## [Directions for this task]
Return verbatim the inclusive range of lines running from the line that contains "left_side = -block_side / 2" to the line that contains "bpy.data.objects.remove(obj)". Omit every other line.

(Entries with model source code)
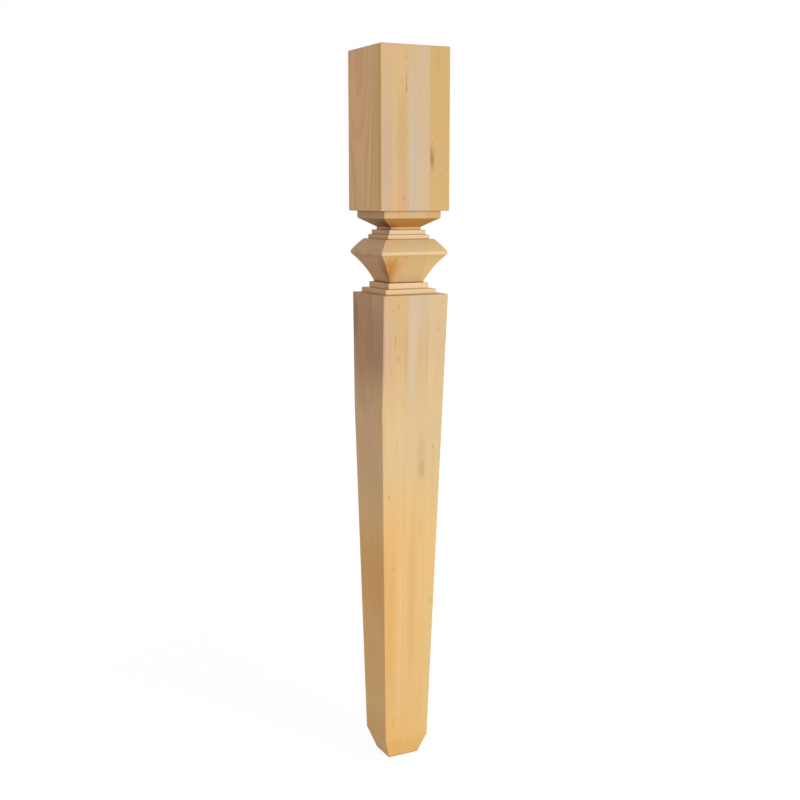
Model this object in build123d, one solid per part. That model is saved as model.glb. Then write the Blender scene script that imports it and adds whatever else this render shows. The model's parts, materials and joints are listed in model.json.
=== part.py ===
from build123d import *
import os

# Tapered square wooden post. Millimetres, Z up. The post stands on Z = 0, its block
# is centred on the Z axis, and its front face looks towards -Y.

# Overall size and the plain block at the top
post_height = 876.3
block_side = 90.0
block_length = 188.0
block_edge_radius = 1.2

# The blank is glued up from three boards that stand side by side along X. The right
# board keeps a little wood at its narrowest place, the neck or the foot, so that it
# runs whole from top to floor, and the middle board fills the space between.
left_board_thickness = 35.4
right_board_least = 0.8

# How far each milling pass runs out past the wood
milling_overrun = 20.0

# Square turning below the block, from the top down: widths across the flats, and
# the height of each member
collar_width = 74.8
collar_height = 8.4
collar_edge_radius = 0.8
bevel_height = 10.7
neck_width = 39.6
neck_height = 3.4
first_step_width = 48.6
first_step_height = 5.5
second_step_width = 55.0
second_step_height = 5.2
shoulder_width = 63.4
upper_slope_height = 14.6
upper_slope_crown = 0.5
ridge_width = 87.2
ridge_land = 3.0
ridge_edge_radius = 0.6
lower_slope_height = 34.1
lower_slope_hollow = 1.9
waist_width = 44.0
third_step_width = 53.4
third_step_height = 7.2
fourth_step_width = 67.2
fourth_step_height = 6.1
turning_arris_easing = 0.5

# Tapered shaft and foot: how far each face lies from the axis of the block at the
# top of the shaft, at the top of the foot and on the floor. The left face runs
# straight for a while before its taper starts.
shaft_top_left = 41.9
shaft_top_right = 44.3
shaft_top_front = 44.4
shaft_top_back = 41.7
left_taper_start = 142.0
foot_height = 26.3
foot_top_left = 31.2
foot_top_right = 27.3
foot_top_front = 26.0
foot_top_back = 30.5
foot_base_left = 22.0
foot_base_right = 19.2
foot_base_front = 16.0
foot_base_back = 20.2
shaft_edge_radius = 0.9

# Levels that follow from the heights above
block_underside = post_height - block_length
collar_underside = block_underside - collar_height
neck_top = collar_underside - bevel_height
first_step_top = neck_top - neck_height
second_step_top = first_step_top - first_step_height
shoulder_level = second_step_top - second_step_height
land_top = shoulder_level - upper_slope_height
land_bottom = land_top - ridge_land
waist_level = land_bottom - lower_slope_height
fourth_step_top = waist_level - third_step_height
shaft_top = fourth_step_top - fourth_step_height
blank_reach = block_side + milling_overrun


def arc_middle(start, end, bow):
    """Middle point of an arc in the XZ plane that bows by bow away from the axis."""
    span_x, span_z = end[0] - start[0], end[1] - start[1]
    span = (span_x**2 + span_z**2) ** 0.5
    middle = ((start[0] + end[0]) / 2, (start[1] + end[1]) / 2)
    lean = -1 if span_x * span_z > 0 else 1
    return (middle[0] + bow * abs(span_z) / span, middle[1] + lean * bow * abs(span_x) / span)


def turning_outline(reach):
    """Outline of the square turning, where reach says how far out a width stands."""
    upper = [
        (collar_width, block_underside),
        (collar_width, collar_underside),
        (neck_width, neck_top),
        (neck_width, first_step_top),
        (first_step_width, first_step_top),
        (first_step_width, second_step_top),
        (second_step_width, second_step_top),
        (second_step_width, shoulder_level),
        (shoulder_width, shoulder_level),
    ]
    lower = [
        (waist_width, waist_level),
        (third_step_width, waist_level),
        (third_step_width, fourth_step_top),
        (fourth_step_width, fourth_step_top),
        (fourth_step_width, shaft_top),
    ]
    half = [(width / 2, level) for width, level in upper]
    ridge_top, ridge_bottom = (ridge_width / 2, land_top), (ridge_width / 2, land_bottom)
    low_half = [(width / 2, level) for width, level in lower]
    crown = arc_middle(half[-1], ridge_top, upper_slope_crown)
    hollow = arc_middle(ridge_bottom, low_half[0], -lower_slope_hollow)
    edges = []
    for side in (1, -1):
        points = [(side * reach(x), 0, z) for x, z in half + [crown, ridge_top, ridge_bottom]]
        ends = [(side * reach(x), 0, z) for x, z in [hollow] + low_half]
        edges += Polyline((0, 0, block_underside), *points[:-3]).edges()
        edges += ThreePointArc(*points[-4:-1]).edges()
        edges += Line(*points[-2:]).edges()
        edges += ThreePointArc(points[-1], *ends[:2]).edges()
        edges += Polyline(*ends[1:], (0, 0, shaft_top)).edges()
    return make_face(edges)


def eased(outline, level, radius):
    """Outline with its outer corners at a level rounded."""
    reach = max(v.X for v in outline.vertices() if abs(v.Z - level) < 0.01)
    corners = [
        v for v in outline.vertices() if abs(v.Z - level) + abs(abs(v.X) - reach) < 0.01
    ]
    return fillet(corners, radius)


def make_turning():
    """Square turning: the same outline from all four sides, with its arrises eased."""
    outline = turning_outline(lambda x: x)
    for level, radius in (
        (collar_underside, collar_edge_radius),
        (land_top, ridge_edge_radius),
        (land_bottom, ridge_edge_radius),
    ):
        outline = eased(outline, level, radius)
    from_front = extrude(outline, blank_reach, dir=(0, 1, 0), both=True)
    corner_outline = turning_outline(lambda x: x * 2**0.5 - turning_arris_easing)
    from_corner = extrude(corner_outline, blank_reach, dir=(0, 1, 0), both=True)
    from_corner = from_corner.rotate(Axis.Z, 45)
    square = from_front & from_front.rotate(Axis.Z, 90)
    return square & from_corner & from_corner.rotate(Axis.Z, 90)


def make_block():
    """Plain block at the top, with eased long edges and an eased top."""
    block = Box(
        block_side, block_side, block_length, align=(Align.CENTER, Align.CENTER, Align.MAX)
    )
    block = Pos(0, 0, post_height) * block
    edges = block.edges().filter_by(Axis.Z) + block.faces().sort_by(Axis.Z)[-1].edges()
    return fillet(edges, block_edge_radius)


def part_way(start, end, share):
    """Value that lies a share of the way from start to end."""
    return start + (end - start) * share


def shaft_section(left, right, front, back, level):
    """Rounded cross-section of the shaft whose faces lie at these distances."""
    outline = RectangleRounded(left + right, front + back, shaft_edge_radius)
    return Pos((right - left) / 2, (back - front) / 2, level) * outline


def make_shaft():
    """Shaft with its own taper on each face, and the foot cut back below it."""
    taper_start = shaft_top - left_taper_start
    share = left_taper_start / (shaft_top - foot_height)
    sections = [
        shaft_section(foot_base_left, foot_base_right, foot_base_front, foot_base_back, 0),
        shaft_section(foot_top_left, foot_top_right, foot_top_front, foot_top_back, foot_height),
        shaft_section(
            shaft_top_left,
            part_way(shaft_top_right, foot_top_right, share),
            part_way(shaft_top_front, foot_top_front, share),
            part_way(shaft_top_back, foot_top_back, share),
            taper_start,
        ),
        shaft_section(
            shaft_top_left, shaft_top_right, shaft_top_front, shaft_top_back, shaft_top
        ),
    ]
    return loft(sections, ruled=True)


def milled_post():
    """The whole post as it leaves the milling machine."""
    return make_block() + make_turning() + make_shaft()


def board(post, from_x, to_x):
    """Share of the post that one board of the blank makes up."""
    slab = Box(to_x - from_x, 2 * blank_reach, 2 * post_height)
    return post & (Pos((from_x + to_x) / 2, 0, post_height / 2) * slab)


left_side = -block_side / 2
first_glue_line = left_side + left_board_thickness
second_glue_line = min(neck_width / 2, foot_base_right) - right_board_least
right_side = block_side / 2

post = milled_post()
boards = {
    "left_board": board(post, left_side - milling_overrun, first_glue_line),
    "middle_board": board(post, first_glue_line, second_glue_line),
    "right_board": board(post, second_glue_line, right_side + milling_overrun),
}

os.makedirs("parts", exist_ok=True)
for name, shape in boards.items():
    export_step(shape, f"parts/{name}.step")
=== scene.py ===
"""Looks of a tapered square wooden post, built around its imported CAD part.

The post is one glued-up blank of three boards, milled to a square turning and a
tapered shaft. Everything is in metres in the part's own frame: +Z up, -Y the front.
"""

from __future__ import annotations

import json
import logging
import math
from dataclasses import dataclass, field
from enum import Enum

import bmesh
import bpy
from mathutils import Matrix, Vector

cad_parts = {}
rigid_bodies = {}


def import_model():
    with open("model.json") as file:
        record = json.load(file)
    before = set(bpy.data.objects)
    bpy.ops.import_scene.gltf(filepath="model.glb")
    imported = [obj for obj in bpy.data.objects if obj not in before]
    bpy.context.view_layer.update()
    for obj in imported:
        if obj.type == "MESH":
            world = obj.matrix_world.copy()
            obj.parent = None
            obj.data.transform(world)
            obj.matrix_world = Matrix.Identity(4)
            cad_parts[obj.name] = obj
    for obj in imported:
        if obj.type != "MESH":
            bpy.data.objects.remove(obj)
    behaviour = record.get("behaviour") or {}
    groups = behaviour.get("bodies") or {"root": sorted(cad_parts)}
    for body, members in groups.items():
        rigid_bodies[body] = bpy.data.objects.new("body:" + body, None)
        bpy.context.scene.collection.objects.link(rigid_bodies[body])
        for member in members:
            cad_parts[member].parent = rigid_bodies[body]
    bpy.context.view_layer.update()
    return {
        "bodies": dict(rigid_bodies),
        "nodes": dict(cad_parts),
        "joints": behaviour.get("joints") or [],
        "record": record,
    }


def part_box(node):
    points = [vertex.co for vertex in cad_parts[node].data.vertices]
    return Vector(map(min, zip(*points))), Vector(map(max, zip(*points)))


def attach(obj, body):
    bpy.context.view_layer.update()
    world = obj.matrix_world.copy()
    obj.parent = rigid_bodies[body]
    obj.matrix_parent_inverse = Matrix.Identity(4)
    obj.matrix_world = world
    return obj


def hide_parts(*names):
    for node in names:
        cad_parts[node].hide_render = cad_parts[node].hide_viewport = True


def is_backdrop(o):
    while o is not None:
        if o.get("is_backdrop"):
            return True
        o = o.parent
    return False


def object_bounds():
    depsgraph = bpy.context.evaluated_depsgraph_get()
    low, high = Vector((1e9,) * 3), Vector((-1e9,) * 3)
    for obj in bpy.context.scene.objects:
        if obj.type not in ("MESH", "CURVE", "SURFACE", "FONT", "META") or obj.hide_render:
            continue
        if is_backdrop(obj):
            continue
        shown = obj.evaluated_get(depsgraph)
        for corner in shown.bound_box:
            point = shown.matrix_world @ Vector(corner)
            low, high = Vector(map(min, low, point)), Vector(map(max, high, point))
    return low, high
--
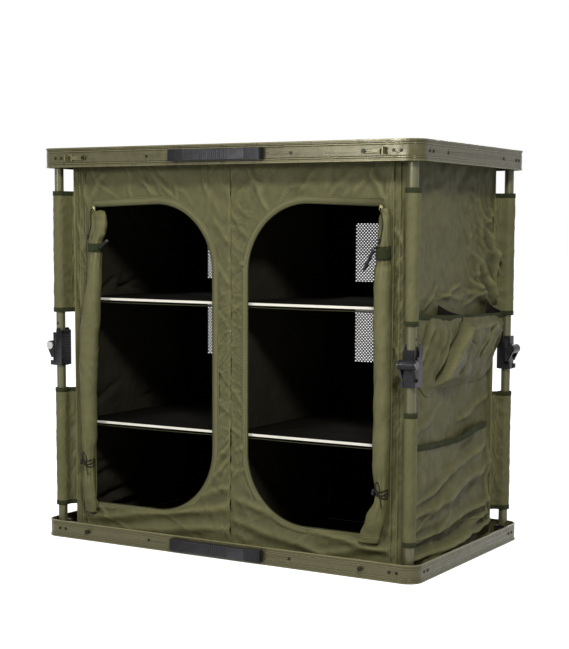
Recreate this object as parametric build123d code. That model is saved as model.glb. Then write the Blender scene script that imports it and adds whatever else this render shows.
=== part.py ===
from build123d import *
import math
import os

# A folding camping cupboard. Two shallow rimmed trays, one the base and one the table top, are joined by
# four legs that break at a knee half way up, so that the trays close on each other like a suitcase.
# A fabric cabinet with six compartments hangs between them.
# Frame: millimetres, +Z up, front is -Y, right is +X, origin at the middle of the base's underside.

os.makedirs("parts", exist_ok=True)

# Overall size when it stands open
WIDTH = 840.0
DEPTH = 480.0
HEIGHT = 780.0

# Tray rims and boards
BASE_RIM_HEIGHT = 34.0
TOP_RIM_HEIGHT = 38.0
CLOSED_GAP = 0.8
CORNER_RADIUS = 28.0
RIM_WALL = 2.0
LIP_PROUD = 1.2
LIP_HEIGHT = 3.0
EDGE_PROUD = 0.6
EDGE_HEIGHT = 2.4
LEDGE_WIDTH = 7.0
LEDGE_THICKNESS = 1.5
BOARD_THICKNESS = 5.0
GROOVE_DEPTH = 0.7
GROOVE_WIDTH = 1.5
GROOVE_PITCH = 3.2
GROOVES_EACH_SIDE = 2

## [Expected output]
left_side = -block_side / 2
first_glue_line = left_side + left_board_thickness
second_glue_line = min(neck_width / 2, foot_base_right) - right_board_least
right_side = block_side / 2

post = milled_post()
boards = {
    "left_board": board(post, left_side - milling_overrun, first_glue_line),
    "middle_board": board(post, first_glue_line, second_glue_line),
    "right_board": board(post, second_glue_line, right_side + milling_overrun),
}

os.makedirs("parts", exist_ok=True)
for name, shape in boards.items():
    export_step(shape, f"parts/{name}.step")
=== scene.py ===
"""Looks of a tapered square wooden post, built around its imported CAD part.

The post is one glued-up blank of three boards, milled to a square turning and a
tapered shaft. Everything is in metres in the part's own frame: +Z up, -Y the front.
"""

from __future__ import annotations

import json
import logging
import math
from dataclasses import dataclass, field
from enum import Enum

import bmesh
import bpy
from mathutils import Matrix, Vector

cad_parts = {}
rigid_bodies = {}


def import_model():
    with open("model.json") as file:
        record = json.load(file)
    before = set(bpy.data.objects)
    bpy.ops.import_scene.gltf(filepath="model.glb")
    imported = [obj for obj in bpy.data.objects if obj not in before]
    bpy.context.view_layer.update()
    for obj in imported:
        if obj.type == "MESH":
            world = obj.matrix_world.copy()
            obj.parent = None
            obj.data.transform(world)
            obj.matrix_world = Matrix.Identity(4)
            cad_parts[obj.name] = obj
    for obj in imported:
        if obj.type != "MESH":
            bpy.data.objects.remove(obj)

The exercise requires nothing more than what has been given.